● **Challenge**
All of the material below is to be returned exactly.

● **Data**
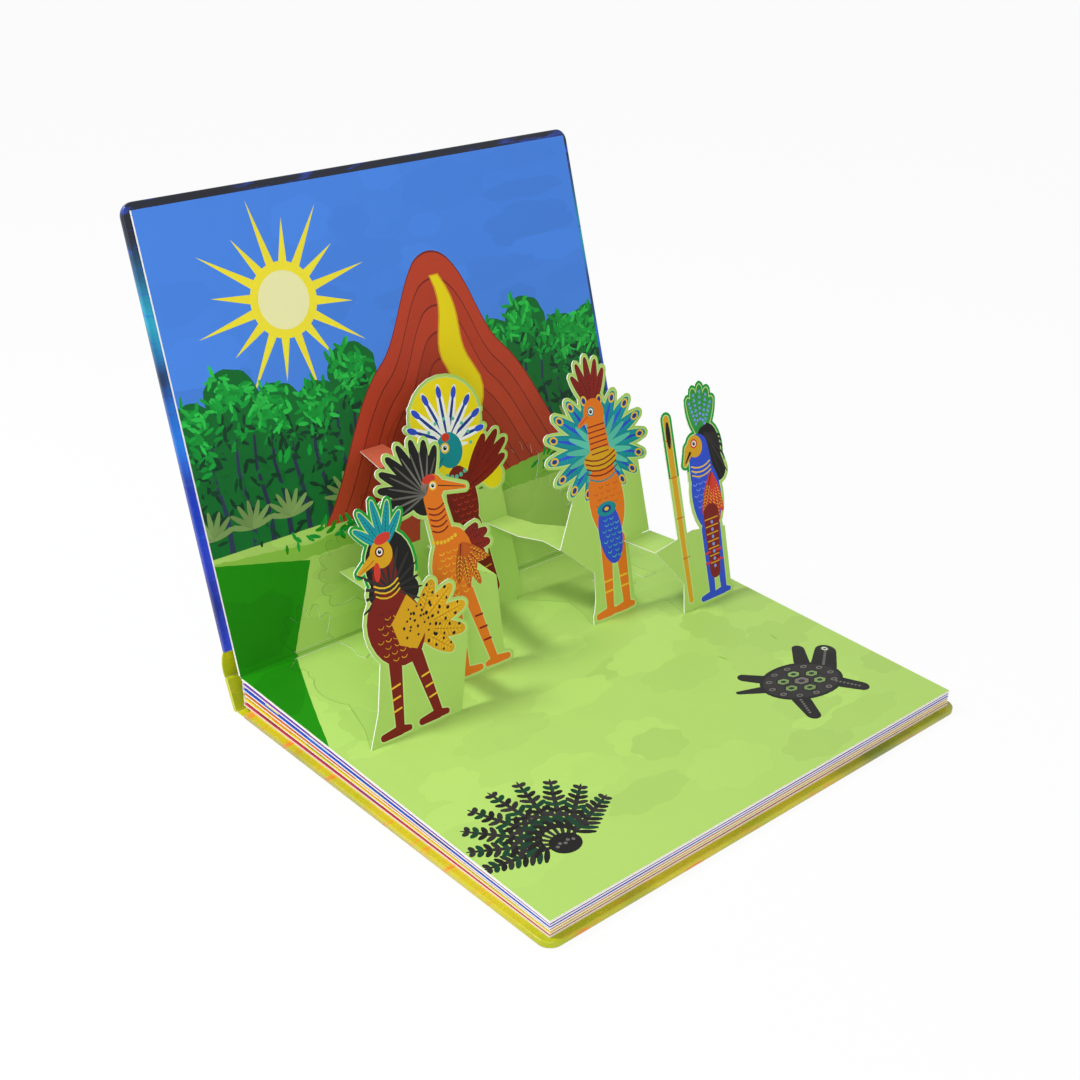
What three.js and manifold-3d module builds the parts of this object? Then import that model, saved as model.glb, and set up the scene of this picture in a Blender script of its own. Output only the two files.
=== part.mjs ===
import * as THREE from "three";
import { mergeVertices } from "three/addons/utils/BufferGeometryUtils.js";
import Module from "manifold-3d";

const wasm = await Module();
wasm.setup();

// A pop-up picture book, open with its front cover leaning back. Millimetres, +Z up.
// X runs along the gutter and Y from the fore-edge to the spine. The origin is the middle of the
// back cover's underside, which lies on z = 0.

// Driving sizes of the book
const PAGE_LENGTH = 240;
const PAGE_WIDTH = 205;
const COVER_THICKNESS = 3;
const COVER_SQUARE = 3.5;
const COVER_CORNER = 6;
const BLOCK_AT_SPINE = 14;
const BLOCK_AT_EDGE = 7.6;
const LEAF_COUNT = 6;
const LEAF_THICKNESS = 0.95;
const SHEET_THICKNESS = 0.35;
const WINDOW_DEPTH = 0.2;
const PRINT_THICKNESS = 0.14;
const CARD_THICKNESS = 0.45;
const OPEN_ANGLE = 108;

// Clearances
const PAPER_GAP = 0.1;
const SEAT_GAP = 0.3;
const FOLD_ALLOWANCE = 0.5;

// Spine and hinges
const SPINE_THICKNESS = 2.4;
const SPINE_LENGTH = 15;
const SPINE_LEAN = 22;
const SPINE_CLEARANCE = 0.5;
const HINGE_PAPER = 0.8;
const REAR_GROOVE = 6;
const FRONT_GROOVE = 12.4;

// White paper left round each cut figure
const BORDER = 1.8;

// Steps in an outline that are shorter than this are left out
const SMALLEST_STEP = 0.03;

// Where a strip that is glued to the upper page stops
const AT_PAGE = -0.6;

const rad = THREE.MathUtils.degToRad;
const COVER_LENGTH = PAGE_LENGTH + 2 * COVER_SQUARE;
const LEAF_BOTTOM = COVER_THICKNESS;
const FOLD_Z = LEAF_BOTTOM + BLOCK_AT_SPINE + FOLD_ALLOWANCE;
const PAGE_DROP = Math.asin((BLOCK_AT_SPINE - BLOCK_AT_EDGE) / PAGE_WIDTH);
const FLAP_ANGLE = rad(180 - OPEN_ANGLE);
const PIVOT_Y = SPINE_CLEARANCE + SPINE_THICKNESS / 2;
const PIVOT_Z = SPINE_THICKNESS / 2;
const GUTTER_Y = (PAGE_WIDTH + COVER_SQUARE) / 2;

const COLOURS = {
  paper: 0xf1efe6,
  grass: 0x9ccb62,
  grassShade: 0x1f7d2b,
  sky: 0x5b86dc,
  sun: 0xf6e23c,
  brick: 0xa8442f,
  path: 0xf4d713,
  trees: 0x1c6b34,
  ink: 0x262522,
  frontCover: 0x1667c4,
  backCover: 0xe8a325,
  spine: 0xb7bd1f,
  teal: 0x1d8a8f,
  blue: 0x3a56c8,
  mane: 0x1f1c1b,
  maroon: 0x7d2722,
  ochre: 0xd9a41c,
  orange: 0xe2791b,
  white: 0xf4f4f0,
  green: 0x2c8a3a,
};

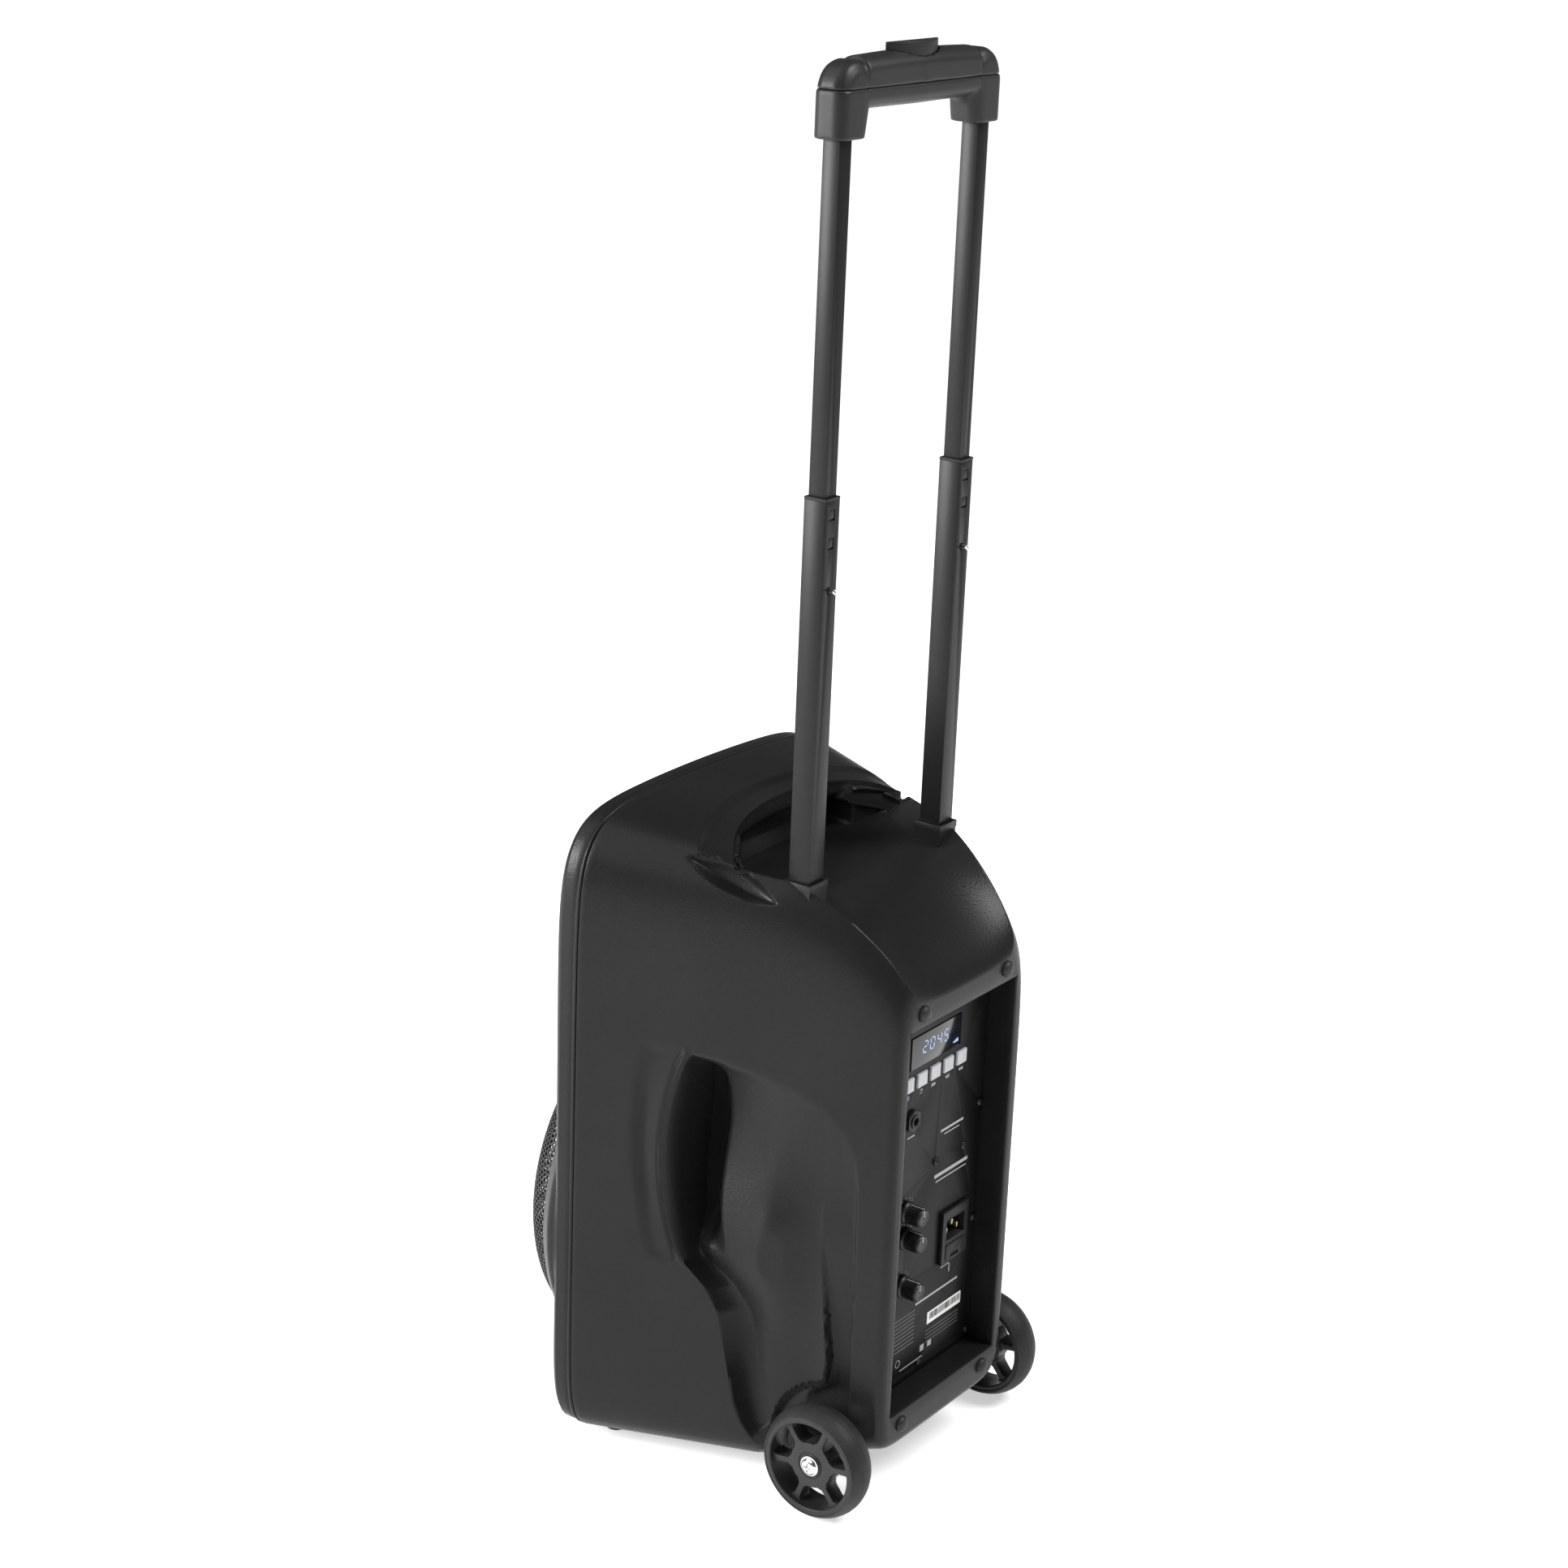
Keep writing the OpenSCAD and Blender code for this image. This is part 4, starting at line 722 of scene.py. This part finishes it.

● **Final result**
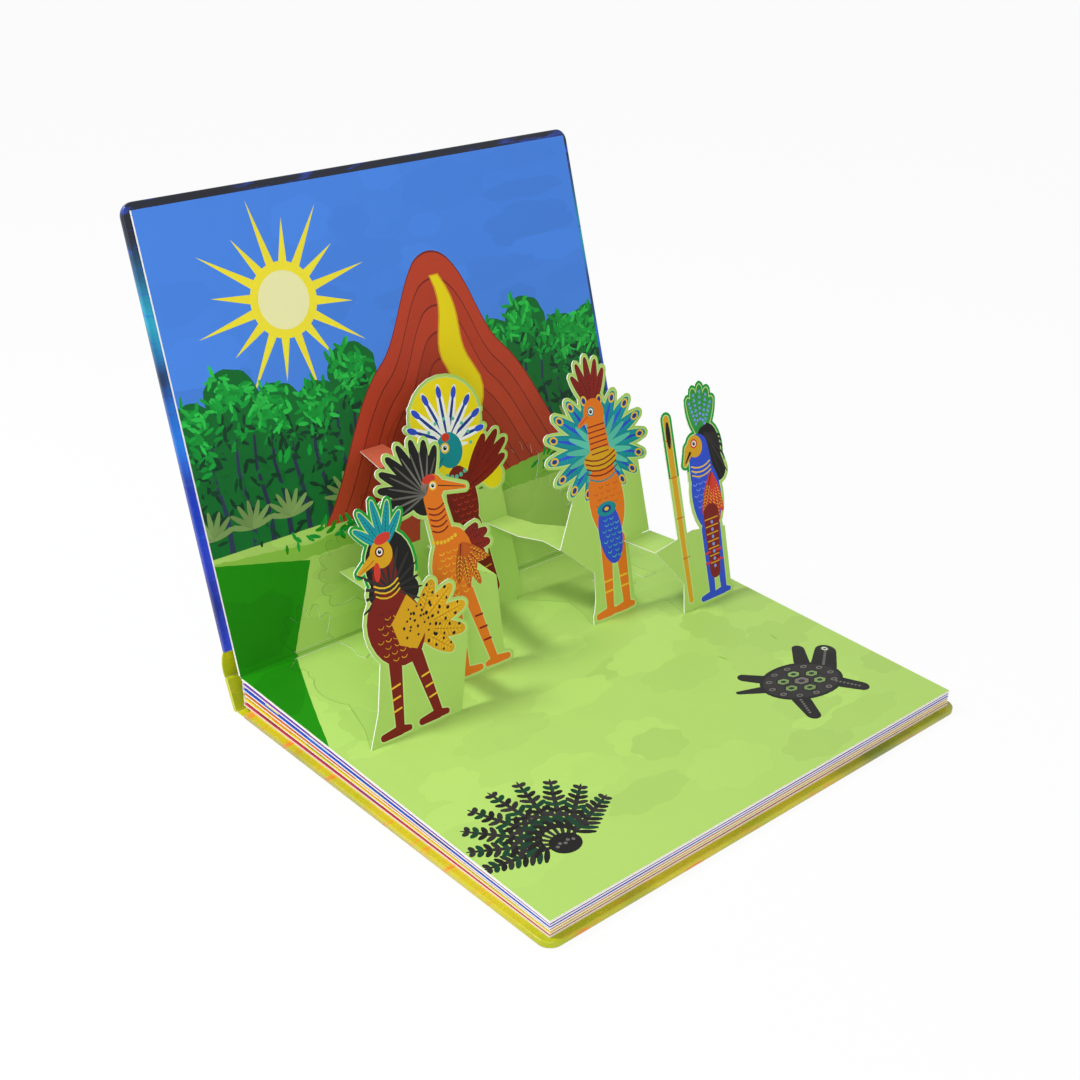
What three.js and manifold-3d module builds the parts of this object? Then import that model, saved as model.glb, and set up the scene of this picture in a Blender script of its own. Output only the two files.
=== part.mjs ===
import * as THREE from "three";
import { mergeVertices } from "three/addons/utils/BufferGeometryUtils.js";
import Module from "manifold-3d";

const wasm = await Module();
wasm.setup();

// A pop-up picture book, open with its front cover leaning back. Millimetres, +Z up.
// X runs along the gutter and Y from the fore-edge to the spine. The origin is the middle of the
// back cover's underside, which lies on z = 0.

// Driving sizes of the book
const PAGE_LENGTH = 240;
const PAGE_WIDTH = 205;
const COVER_THICKNESS = 3;
const COVER_SQUARE = 3.5;
const COVER_CORNER = 6;
const BLOCK_AT_SPINE = 14;
const BLOCK_AT_EDGE = 7.6;
const LEAF_COUNT = 6;
const LEAF_THICKNESS = 0.95;
const SHEET_THICKNESS = 0.35;
const WINDOW_DEPTH = 0.2;
const PRINT_THICKNESS = 0.14;
const CARD_THICKNESS = 0.45;
const OPEN_ANGLE = 108;

// Clearances
const PAPER_GAP = 0.1;
const SEAT_GAP = 0.3;
const FOLD_ALLOWANCE = 0.5;

// Spine and hinges
const SPINE_THICKNESS = 2.4;
const SPINE_LENGTH = 15;
const SPINE_LEAN = 22;
const SPINE_CLEARANCE = 0.5;
const HINGE_PAPER = 0.8;
const REAR_GROOVE = 6;
const FRONT_GROOVE = 12.4;

// White paper left round each cut figure
const BORDER = 1.8;

// Steps in an outline that are shorter than this are left out
const SMALLEST_STEP = 0.03;

// Where a strip that is glued to the upper page stops
const AT_PAGE = -0.6;

const rad = THREE.MathUtils.degToRad;
const COVER_LENGTH = PAGE_LENGTH + 2 * COVER_SQUARE;
const LEAF_BOTTOM = COVER_THICKNESS;
const FOLD_Z = LEAF_BOTTOM + BLOCK_AT_SPINE + FOLD_ALLOWANCE;
const PAGE_DROP = Math.asin((BLOCK_AT_SPINE - BLOCK_AT_EDGE) / PAGE_WIDTH);
const FLAP_ANGLE = rad(180 - OPEN_ANGLE);
const PIVOT_Y = SPINE_CLEARANCE + SPINE_THICKNESS / 2;
const PIVOT_Z = SPINE_THICKNESS / 2;
const GUTTER_Y = (PAGE_WIDTH + COVER_SQUARE) / 2;

const COLOURS = {
  paper: 0xf1efe6,
  grass: 0x9ccb62,
  grassShade: 0x1f7d2b,
  sky: 0x5b86dc,
  sun: 0xf6e23c,
  brick: 0xa8442f,
  path: 0xf4d713,
  trees: 0x1c6b34,
  ink: 0x262522,
  frontCover: 0x1667c4,
  backCover: 0xe8a325,
  spine: 0xb7bd1f,
  teal: 0x1d8a8f,
  blue: 0x3a56c8,
  mane: 0x1f1c1b,
  maroon: 0x7d2722,
  ochre: 0xd9a41c,
  orange: 0xe2791b,
  white: 0xf4f4f0,
  green: 0x2c8a3a,
};

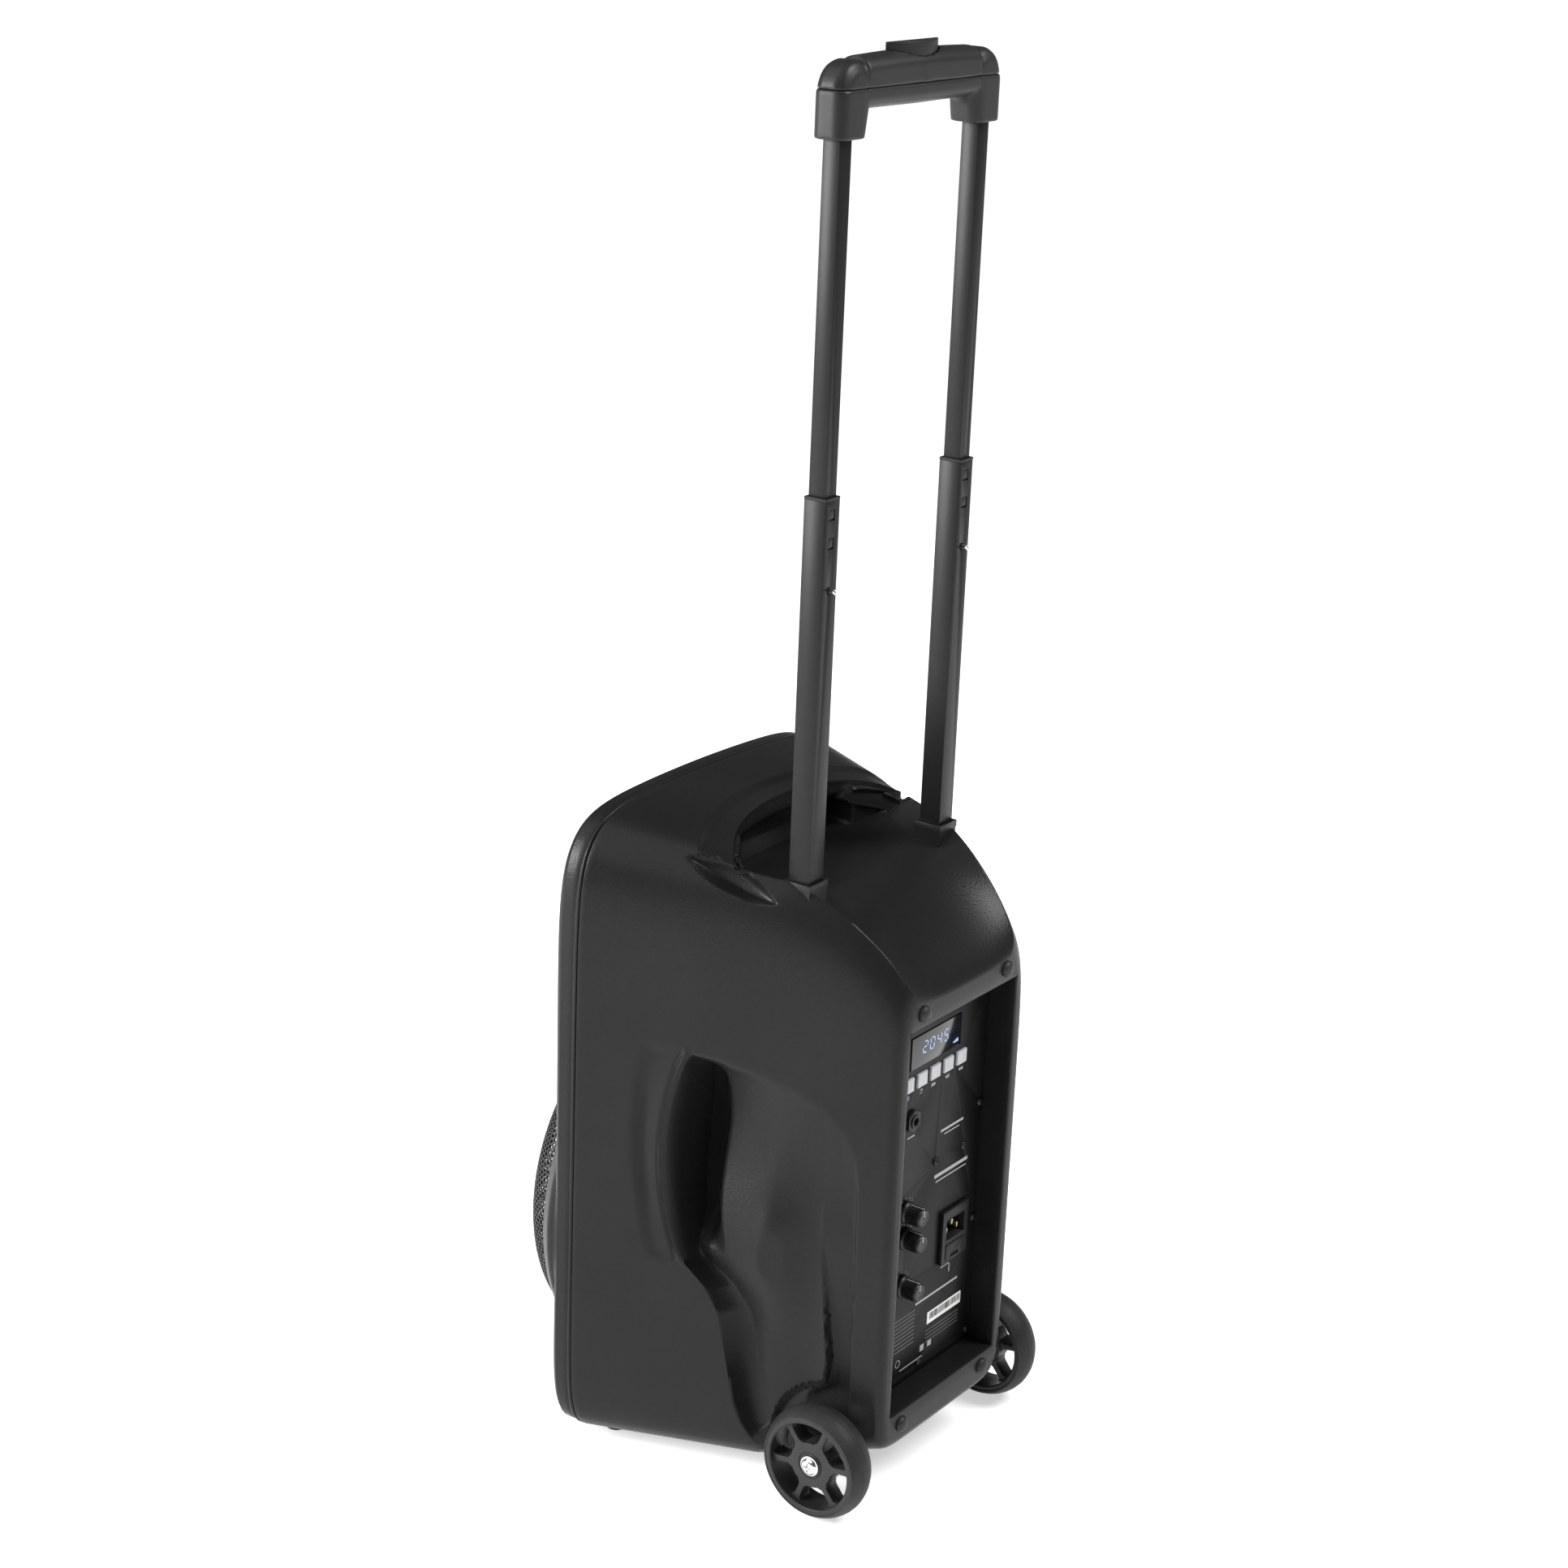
Keep writing the OpenSCAD and Blender code for this image. This is part 4, starting at line 722 of scene.py. This part finishes it.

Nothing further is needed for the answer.